Don’t knock the volume: Dmitry “Vitamin D” Owens, singer-guitarist of local duo the Volume Knockers, offers the band’s slogan, which will soon adorn their shirts: Rock Out With Your Knockers Out. Indeed, the group, rounded out by drummer Neal Mashburn, aren’t sensitive folkies, nor do they play, as Owens puts it, “whiny emo.” Rather, their sound is a return to the ear-splitting power and attitude of true, heavy rock’n’roll — but with a few twists.

First of all, they are a two-piece, and while rock duos have come somewhat into vogue as of late thanks to the White Stripes, no one is pulling it off in quite the same way. “We’re a two-piece band that sounds like a hundred-piece band,” Owens says. And secondly, even though Owens describes himself as a “traditionalist” — he loves raw, blues-based rock — Mashburn is more into the groove of funk-rock and old school hip-hop. Combining their influences, the Knockers meet somewhere at the intersection of Thin Lizzy and Red Hot Chili Peppers, making them one of the more distinct musical outfits in the area. “Funkified metallic grooves,” Owens calls it.

Hard rock homecoming: Owens grew up in Ojai, playing in various bands around the county. Back then, he says, the scene around Ventura “was more vibrant for harder rock.” In the mid-’90s, he left for Tempe, Ariz., one of the cities pundits believed would become “the next Seattle.” He returned to California five years later and formed Gemini Moon. After that group split up, Owens began jamming with Mashburn, an old high school friend.

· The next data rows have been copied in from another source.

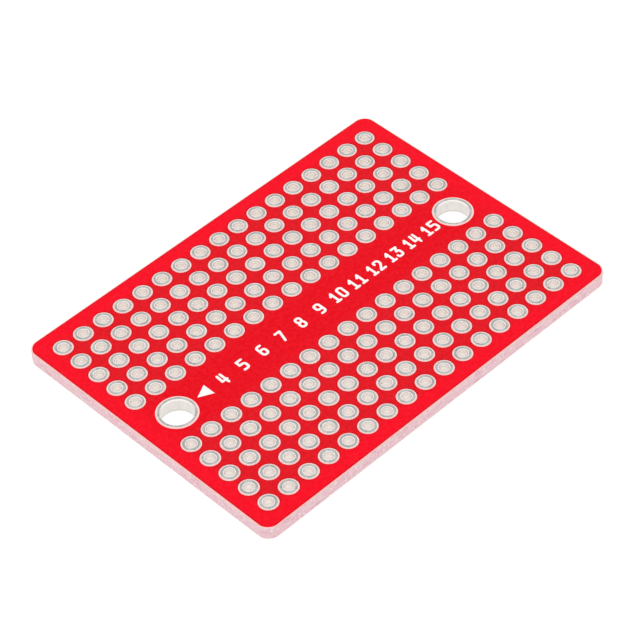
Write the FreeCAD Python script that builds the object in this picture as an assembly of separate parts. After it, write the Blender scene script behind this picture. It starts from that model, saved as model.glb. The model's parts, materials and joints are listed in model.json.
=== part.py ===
import FreeCAD, Part
import math
import os
import string

# A small solderable breadboard: a two-sided circuit board with strips of plated holes on both
# sides of a free channel. Sizes are in millimetres. X runs along the board's long side, Y across
# it, and Z up from the plane that the soldered underside rests on. The origin is below the middle.

# Board
BOARD_LENGTH = 45.72
BOARD_WIDTH = 33.02
CORNER_RADIUS = 1.27
LAMINATE_THICKNESS = 1.45

# Grid of plated holes: as many as fit between the margins
PITCH = 2.54
EDGE_MARGIN = 2.54
CHANNEL_PITCHES = 3
ROUNDING = 1e-6
HALF_TURN = 180

# Plated hole, with sizes over the finished solder coat
HOLE_RADIUS = 0.508
PAD_RADIUS = 0.889
BARREL_WALL = 0.025
KNEE_RADIUS = 0.05

# Mounting hole, with sizes over the finished solder coat
MOUNT_HOLE_RADIUS = 1.65
MOUNT_RING_WIDTH = 0.25
MOUNT_EDGE_DISTANCE = 4.318

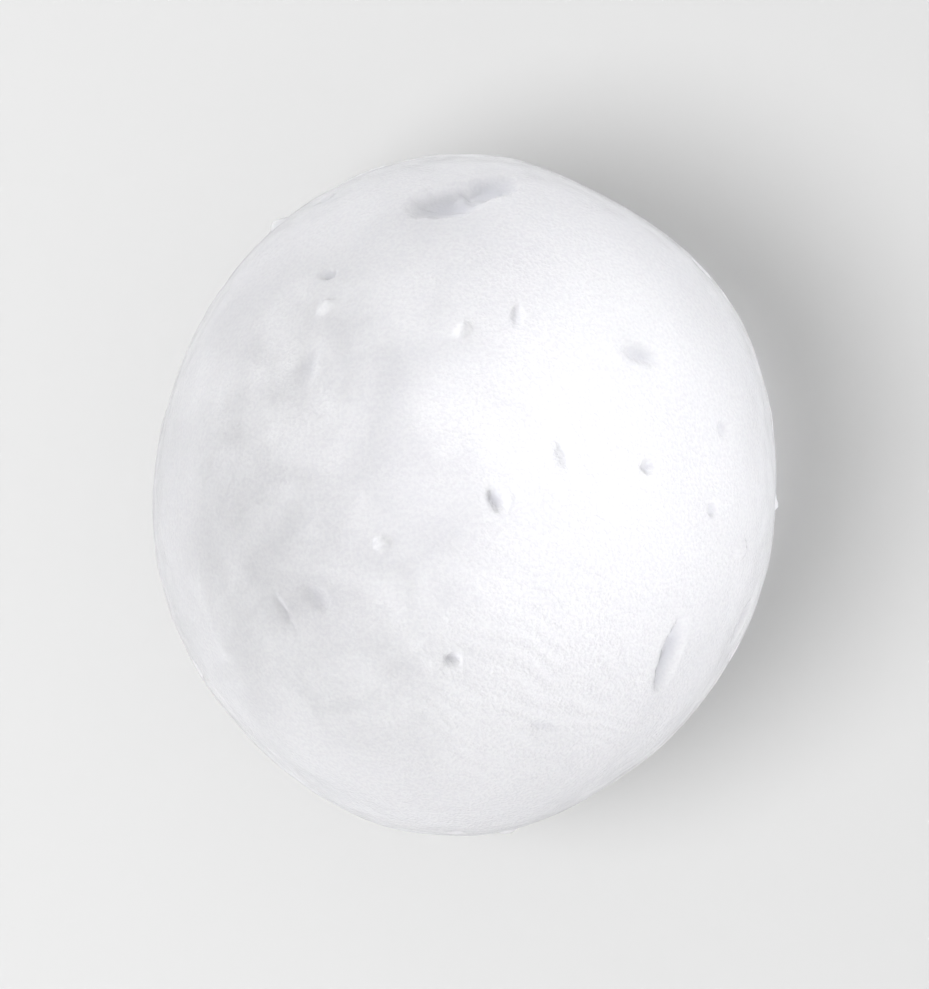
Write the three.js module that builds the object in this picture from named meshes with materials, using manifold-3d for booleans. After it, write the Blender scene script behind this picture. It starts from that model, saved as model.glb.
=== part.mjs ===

Although they came in with different musical aesthetics, each influenced the other, with Owens encouraging Mashburn to play aggressively and Mashburn inspiring Owens to shred more rhythmically.

They tried out a few bassists, but they “couldn’t find the right fit,” Owens says. “We wanted someone who was pretty diverse, who could do funk and metal but have a punk edge, too.” Eventually, they decided to perform with only guitars, drums and vocals. “It ended up getting us attention, because there are generally not too many two-piece bands playing harder-edged, high-energy rock.”

Moving on up: When Owens first moved back to Ventura County, he found the thriving hard rock scene he left had begun to wither. A lot of clubs closed down; today, only a handful of places cater to heavier music, he says. But a small clutch of bands has risen recently to give Owens hope for the future. In response, he is starting an open mic night Thursdays at Ventura’s Red Cove specifically designed for groups of the heavier persuasion to use as a public rehearsal space.

Still, Owens is hoping to relocate to Hollywood soon in hopes of pushing the band to the next level. It is there, naturally, that the Volume Knockers have received their best reactions, such as at a recent Knitting Factory gig, where the audience moshed and danced along to their bludgeoning grooves despite having no idea who they were. The band is currently recording an album at a studio in Glendale, and will be returning to the Knitting Factory on Sept. 29, where they plan to prove that hard rock is making a comeback — in the form of “funkified metallic grooves.”